Trick or Treat? New York City Salary History Ban Becomes Effective October 31

Anthony A. Mingione

Earlier this year, New York City amended its Human Rights Law to make it unlawful for an employer to ask about or rely on a prospective employee’s prior salary history in making hiring decisions. The amendment bans both direct inquiries from applicants and attempts at learning applicants’ previous salaries from indirect sources, such as independent research or third party conversations.

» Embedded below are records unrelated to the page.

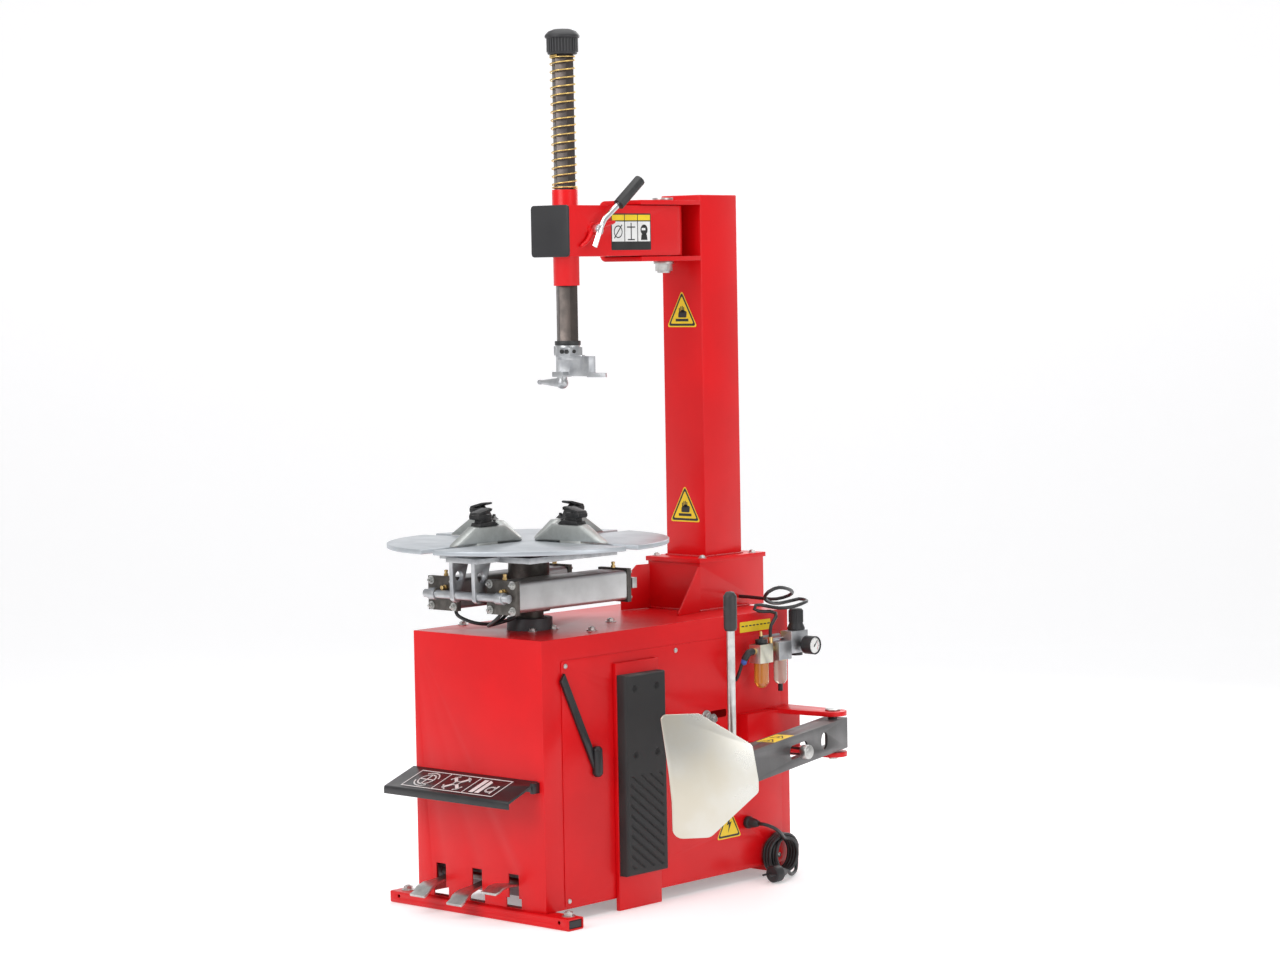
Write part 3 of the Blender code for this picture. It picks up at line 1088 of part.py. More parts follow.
def make_air_unit():
    """Lubricator, filter and regulator in line, with the gauge on the regulator's outer face."""
    half_y, half_x = UNIT_HALF, UNIT_DEPTH / 2
    lub_low = (UNIT_X - half_x, LUB_Y - half_y, UNIT_LOW)
    lub = box("air_lubricator", lub_low, (UNIT_X + half_x, LUB_Y + half_y, UNIT_TOP), CAST)
    profile = [(0, 0.125), (0.003, 0.124), (0.0045, 0.114), (0.0045, 0.108), (0.013, 0.107), (0.013, 0.099)]
    profile += [(0.011, 0.095), (0.011, 0.060), (0.0165, 0.056), (0.0165, 0.012), (0.010, 0.003), (0.004, 0), (0, 0)]
    join(lub, turned("lub_bowl", profile, (UNIT_X, LUB_Y, UNIT_LOW - 0.056), "Z", None, None, steps=20))
    tee_length = FILTER_Y - half_y - GAP - (LUB_Y + half_y) + 0.004
    tee = (UNIT_X, LUB_Y + half_y - 0.004, UNIT_LOW + 0.027)
    join(lub, rod("tee", tee, tee_length, 0.0065, "Y_BACK", sides=16))
    join(lub, rod("tee_stub", (UNIT_X, tee_y(), UNIT_LOW + 0.027), TEE_TOP - UNIT_LOW - 0.027, 0.006, "Z", sides=16))
    outlet = (UNIT_X, LUB_Y - half_y - 0.007, UNIT_LOW + 0.0265)
    join(lub, rod("lub_outlet", outlet, 0.012, 0.007, "Y_BACK", sides=16))
    filter_low = (UNIT_X - half_x, FILTER_Y - half_y, UNIT_LOW + 0.001)
    filt = box("air_filter", filter_low, (UNIT_X + half_x, FILTER_Y + half_y, UNIT_TOP), ALUMINIUM)
    profile = [(0, 0.080), (0.0150, 0.080), (0.0150, 0.026), (0.010, 0.017), (0.0055, 0.016), (0.0055, 0), (0, 0)]
    join(filt, turned("filter_bowl", profile, (UNIT_X, FILTER_Y, UNIT_LOW - 0.069), "Z", None, None, steps=20))
    reg_half = REG_Y - FILTER_Y - half_y - GAP
    reg_low = (UNIT_X - half_x, REG_Y - reg_half, REG_LOW)
    reg = box("air_regulator", reg_low, (UNIT_X + half_x, REG_Y + 0.0215, REG_TOP), ALUMINIUM)
    join(reg, rod("reg_plug", (UNIT_X, REG_Y, REG_LOW - 0.007), 0.010, 0.014, "Z", sides=20))
    wall = panel_face()
    shelf_low = (wall, REG_Y - 0.070, UNIT_TOP + 0.004)
    join(reg, box("unit_shelf", shelf_low, (UNIT_X - 0.008, REG_Y + 0.010, UNIT_TOP + 0.0065)))
    foot_low = (wall, REG_Y - 0.066, UNIT_TOP - 0.022)
    join(reg, box("unit_foot", foot_low, (wall + 0.003, REG_Y - 0.004, UNIT_TOP + 0.010)))
    knob_axis = axis_empty("knob_axis", (UNIT_X, REG_Y, REG_TOP), machine)
    profile = [(0, 0.047), (0.013, 0.047), (0.0155, 0.044), (0.0155, 0.014), (0.0195, 0.005), (0.0195, 0), (0, 0)]
    turned("regulator_knob", profile, (UNIT_X, REG_Y, REG_TOP + GAP), "Z", BLACK, knob_axis, steps=20)
    face = UNIT_X + half_x + GAP
    length = GAUGE_X - face
    rim = GAUGE_R - 0.0027
    profile = [(0, length - 0.0025), (rim, length - 0.0025), (rim, length), (GAUGE_R, length)]
    profile += [(GAUGE_R, length - 0.026), (0.016, length - 0.030), (0.006, length - 0.030), (0.006, 0), (0, 0)]
    turned("pressure_gauge", profile, (face, REG_Y, GAUGE_Z), "X", BLACK, None, steps=24)
    needle_axis = axis_empty("needle_axis", (face, REG_Y, GAUGE_Z), machine)
    needle = [(-0.0012, -0.004), (0.0012, -0.004), (0.0004, 0.0145), (-0.0004, 0.0145)]
    hand = plate("gauge_needle", [needle], 0.0008, (0, 0, 0), "X", BLACK, needle_axis)
    place = Matrix.Translation((GAUGE_X - 0.0025 + GAP + 0.0004, REG_Y, GAUGE_Z))
    hand.matrix_basis = place @ Matrix.Rotation(math.radians(NEEDLE_REST), 4, "X") @ TURN_TO["X"]
    make_hoses()


def tee_y():
    """The tee stands midway between lubricator and filter."""
    return (LUB_Y + FILTER_Y) / 2


def make_hoses():
    """The supply hose, looped above the unit before it enters the tower, and the lubricator's outlet."""
    stub = (UNIT_X, tee_y(), TEE_TOP + GAP)
    route = [stub, (UNIT_X, tee_y(), stub[2] + 0.014), (UNIT_X - 0.002, tee_y() + 0.006, stub[2] + 0.026)]
    route += [(UNIT_X + u, LUB_Y + v, UNIT_TOP + w) for u, v, w in HOSE_LOOPS]
    side = BASE_HALF + GAP
    route += [(side + 0.026, 0.596, 0.614), (side + 0.013, 0.596, 0.614), (side, 0.596, 0.614)]
    tube("air_hose", smooth_route(route, 0.013), HOSE_R, RUBBER)
    wall = panel_face()
    z = UNIT_LOW + 0.0265
    start = LUB_Y - UNIT_HALF - 0.007 - GAP
    route = [(UNIT_X, start, z), (UNIT_X, start - 0.010, z), (UNIT_X - 0.002, start - 0.018, z - 0.005)]
    route += [(UNIT_X - 0.008, start - 0.025, z - 0.022), (UNIT_X - 0.016, start - 0.025, z - 0.040)]
    route += [(UNIT_X - 0.026, start - 0.022, z - 0.056), (wall + 0.012, start - 0.022, z - 0.064)]
    route += [(wall, start - 0.022, z - 0.064)]
    tube("lubricator_hose", smooth_route(route, 0.009), HOSE_R, RUBBER)


def make_power_lead():
    """Gland in the side panel, the free lead from it, its coiled length and the plug."""
    x = panel_face()
    profile = [(0, GLAND_LENGTH), (0.006, GLAND_LENGTH), (0.010, GLAND_LENGTH - 0.012), (0.0115, 0.010)]
    profile += [(0.0135, 0.009), (0.0135, 0), (0, 0)]
    turned("cable_gland", profile, (x, GLAND_Y, GLAND_Z), "X", BLACK, None, steps=20)
    exit_x = x + GLAND_LENGTH + GAP
    hank = (HANK_X, HANK_Y, HANK_R + 0.001)
    face = HANK_X + HANK_WIDTH / 2 + GAP
    land_y, land_z = HANK_Y - 0.020, 0.078
    route = [(exit_x, GLAND_Y, GLAND_Z), (exit_x + 0.008, GLAND_Y, GLAND_Z), (exit_x + 0.016, GLAND_Y, GLAND_Z)]
    route += [(exit_x + 0.038, GLAND_Y + 0.014, GLAND_Z - 0.010), (exit_x + 0.044, GLAND_Y + 0.040, GLAND_Z - 0.032)]
    route += [(face + 0.020, land_y, land_z), (face + 0.010, land_y, land_z), (face, land_y, land_z)]
    tube("power_lead", smooth_route(route, 0.010), LEAD_R, RUBBER)
    half = HANK_WIDTH / 2
    mid_r = (HANK_R + HANK_HOLE_R) / 2
    ring = [(mid_r, half), (HANK_R, half - 0.004), (HANK_R, 0.004 - half), (mid_r, -half)]
    ring += [(HANK_HOLE_R, 0.004 - half), (HANK_HOLE_R, half - 0.004), (mid_r, half)]
    turned("power_hank", ring, hank, "X", RUBBER, None, steps=24)
    plug_start = (HANK_X + HANK_WIDTH / 2 + 0.020, HANK_Y - 0.085, 0.0195)
    profile = [(0, 0.046), (0.007, 0.046), (0.011, 0.034), (0.0185, 0.022), (0.0185, 0.002), (0.016, 0), (0, 0)]
    plug = turned("power_plug", profile, plug_start, "Y_BACK", BLACK, None, steps=20)
    for side in (-1, 1):
        pin = (plug_start[0] + side * 0.0095, plug_start[1] - 0.019, plug_start[2])
        join(plug, rod(f"plug_pin_{side}", pin, 0.021, 0.0024, "Y_BACK", sides=10))


def make_lever():
    """Flat bead lever resting against the right side panel."""
    x = panel_face() + 0.001
    top, bottom = Vector(LEVER_TOP), Vector(LEVER_LOW)
    along = (bottom - top).normalized()
    side = Vector((-along.y, along.x)) * LEVER_WIDTH / 2
    heading = math.degrees(math.atan2(along.y, along.x))
    nose = arc(bottom.x, bottom.y, LEVER_WIDTH / 2, heading - 90, heading + 90, 6)
    outline = [tuple(top + side - along * 0.004), *reversed(nose), tuple(top - side + along * 0.006)]
    plate("bead_lever", [outline], LEVER_THICK, (x + LEVER_THICK / 2, 0, 0), "X", MAST_STEEL)


clear_scene()
parts = collection("tyre_changer")
cutters = collection("cutters", hidden=True)
machine = bpy.data.objects.new("machine", None)
machine.location = (TABLE_X, TABLE_Y, 0)
parts.objects.link(machine)
make_cabinet()
make_base_bar()
make_panel()
make_pad()
make_guard()
make_pedals()
make_turntable()
make_drive()
make_column()
make_bracket()
make_pivot_bolt()
make_arm()
make_breaker()
make_air_unit()
make_power_lead()
make_lever()
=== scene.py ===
# Workshop tyre changer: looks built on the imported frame
import json
import math
import bmesh
import bpy
from mathutils import Matrix, Vector, noise


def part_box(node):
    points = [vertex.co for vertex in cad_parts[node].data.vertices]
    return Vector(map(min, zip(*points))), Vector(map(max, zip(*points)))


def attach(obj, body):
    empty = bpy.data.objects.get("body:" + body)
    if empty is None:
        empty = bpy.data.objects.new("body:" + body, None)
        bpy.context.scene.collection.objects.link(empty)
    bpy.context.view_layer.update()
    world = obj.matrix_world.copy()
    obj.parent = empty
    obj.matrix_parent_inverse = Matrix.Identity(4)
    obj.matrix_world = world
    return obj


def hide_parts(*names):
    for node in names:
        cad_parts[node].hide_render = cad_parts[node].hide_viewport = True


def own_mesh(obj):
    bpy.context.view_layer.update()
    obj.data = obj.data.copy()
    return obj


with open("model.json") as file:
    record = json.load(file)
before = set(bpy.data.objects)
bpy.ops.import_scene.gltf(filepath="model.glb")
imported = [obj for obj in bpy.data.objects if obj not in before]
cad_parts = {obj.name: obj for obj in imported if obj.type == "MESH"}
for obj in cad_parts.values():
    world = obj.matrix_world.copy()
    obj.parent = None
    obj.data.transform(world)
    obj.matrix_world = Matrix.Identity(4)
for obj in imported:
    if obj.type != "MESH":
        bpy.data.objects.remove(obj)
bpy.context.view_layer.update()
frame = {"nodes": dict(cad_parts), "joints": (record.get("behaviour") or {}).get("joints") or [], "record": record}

scene = bpy.context.scene
record = frame["record"]
slotOf = {s["node"]: s["material_slot"] for s in record["subparts"]}
bodyOf = {n: b for b, names in record["behaviour"]["bodies"].items() for n in names}
jointOf = {j["name"]: j for j in frame["joints"]}
tableAxis = Vector(jointOf["turntable_spin"]["pos_m"])
print("frame loaded,", len(frame["nodes"]), "nodes")


def at(x, y, z):
    # sizes are measured from the turntable's axis
    return Vector((tableAxis.x + x, tableAxis.y + y, z))


def linked(name, data):
    obj = bpy.data.objects.new(name, data)
    scene.collection.objects.link(obj)
    return obj


def meshOf(bm, name):
    mesh = bpy.data.meshes.new(name)
    bm.to_mesh(mesh)
    bm.free()
    return mesh


# camera and studio
cameraSet = {"azimuth": 42.36, "elevation": 3.643, "roll": -0.978, "distance": 6.9351,
             "aside": 0.2395, "above": 0.008, "lookHeight": 0.900, "lens": 91.95}


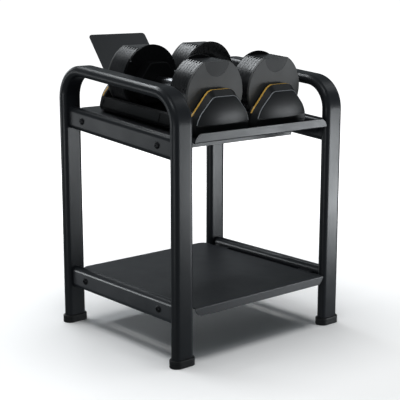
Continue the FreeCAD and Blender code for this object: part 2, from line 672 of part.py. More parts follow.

The legislation becomes effective on October 31, 2017, so New York City employers should take advantage of the remaining time before the effective date to conform their hiring practices to the new restrictions. This includes: (1) ensuring everyone involved in the interviewing and hiring process (internally and externally) is aware of and understands these restrictions; (2) reviewing and revising job applications, postings, and related materials to ensure compliance; (3) confirming that staff members charged with responding to reference requests understand these restrictions; and (4) considering the adoption of a procedure to document any voluntary disclosure of salary information by a candidate.

Though this legislation is limited to New York City employers, banning salary inquiries in the hiring process is a rapidly expanding trend across the United States. As a result, all employers, especially those operating in multiple cities and states, must remain vigilant as these bans are likely to be coming to a neighborhood near you soon and can differ subtly from locale to locale.